Problem statement | Repeat the listing in full, exactly as it stands.

— start —

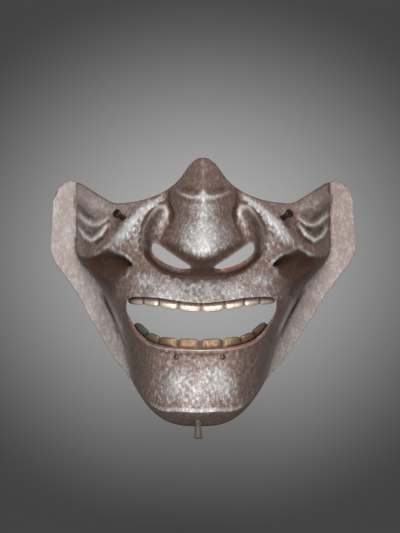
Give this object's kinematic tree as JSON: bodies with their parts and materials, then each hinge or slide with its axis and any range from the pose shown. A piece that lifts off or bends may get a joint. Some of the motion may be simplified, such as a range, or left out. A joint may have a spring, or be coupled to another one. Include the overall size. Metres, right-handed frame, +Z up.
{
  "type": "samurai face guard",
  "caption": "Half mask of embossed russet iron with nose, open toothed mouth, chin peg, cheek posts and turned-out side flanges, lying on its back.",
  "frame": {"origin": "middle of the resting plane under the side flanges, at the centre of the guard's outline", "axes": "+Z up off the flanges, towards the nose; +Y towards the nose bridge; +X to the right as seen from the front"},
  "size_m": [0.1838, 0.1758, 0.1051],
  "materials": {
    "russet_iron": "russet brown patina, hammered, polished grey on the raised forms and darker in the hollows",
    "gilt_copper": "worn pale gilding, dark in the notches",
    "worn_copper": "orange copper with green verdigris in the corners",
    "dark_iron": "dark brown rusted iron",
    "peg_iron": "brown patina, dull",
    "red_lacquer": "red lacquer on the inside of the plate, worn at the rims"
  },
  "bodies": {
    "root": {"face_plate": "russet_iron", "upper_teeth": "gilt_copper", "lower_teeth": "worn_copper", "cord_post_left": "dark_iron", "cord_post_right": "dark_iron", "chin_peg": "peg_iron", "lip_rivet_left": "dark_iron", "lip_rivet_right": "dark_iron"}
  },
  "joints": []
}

— end —

Solution to this task |
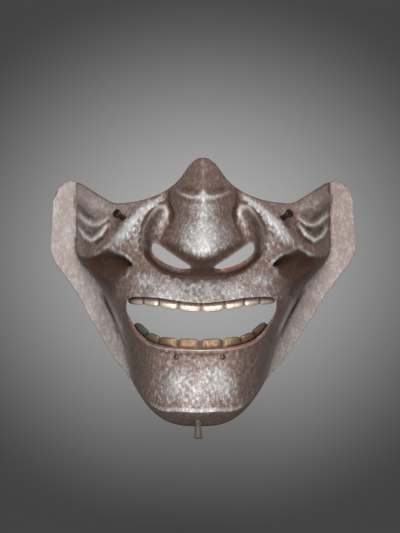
Give this object's kinematic tree as JSON: bodies with their parts and materials, then each hinge or slide with its axis and any range from the pose shown. A piece that lifts off or bends may get a joint. Some of the motion may be simplified, such as a range, or left out. A joint may have a spring, or be coupled to another one. Include the overall size. Metres, right-handed frame, +Z up.
{
  "type": "samurai face guard",
  "caption": "Half mask of embossed russet iron with nose, open toothed mouth, chin peg, cheek posts and turned-out side flanges, lying on its back.",
  "frame": {"origin": "middle of the resting plane under the side flanges, at the centre of the guard's outline", "axes": "+Z up off the flanges, towards the nose; +Y towards the nose bridge; +X to the right as seen from the front"},
  "size_m": [0.1838, 0.1758, 0.1051],
  "materials": {
    "russet_iron": "russet brown patina, hammered, polished grey on the raised forms and darker in the hollows",
    "gilt_copper": "worn pale gilding, dark in the notches",
    "worn_copper": "orange copper with green verdigris in the corners",
    "dark_iron": "dark brown rusted iron",
    "peg_iron": "brown patina, dull",
    "red_lacquer": "red lacquer on the inside of the plate, worn at the rims"
  },
  "bodies": {
    "root": {"face_plate": "russet_iron", "upper_teeth": "gilt_copper", "lower_teeth": "worn_copper", "cord_post_left": "dark_iron", "cord_post_right": "dark_iron", "chin_peg": "peg_iron", "lip_rivet_left": "dark_iron", "lip_rivet_right": "dark_iron"}
  },
  "joints": []
}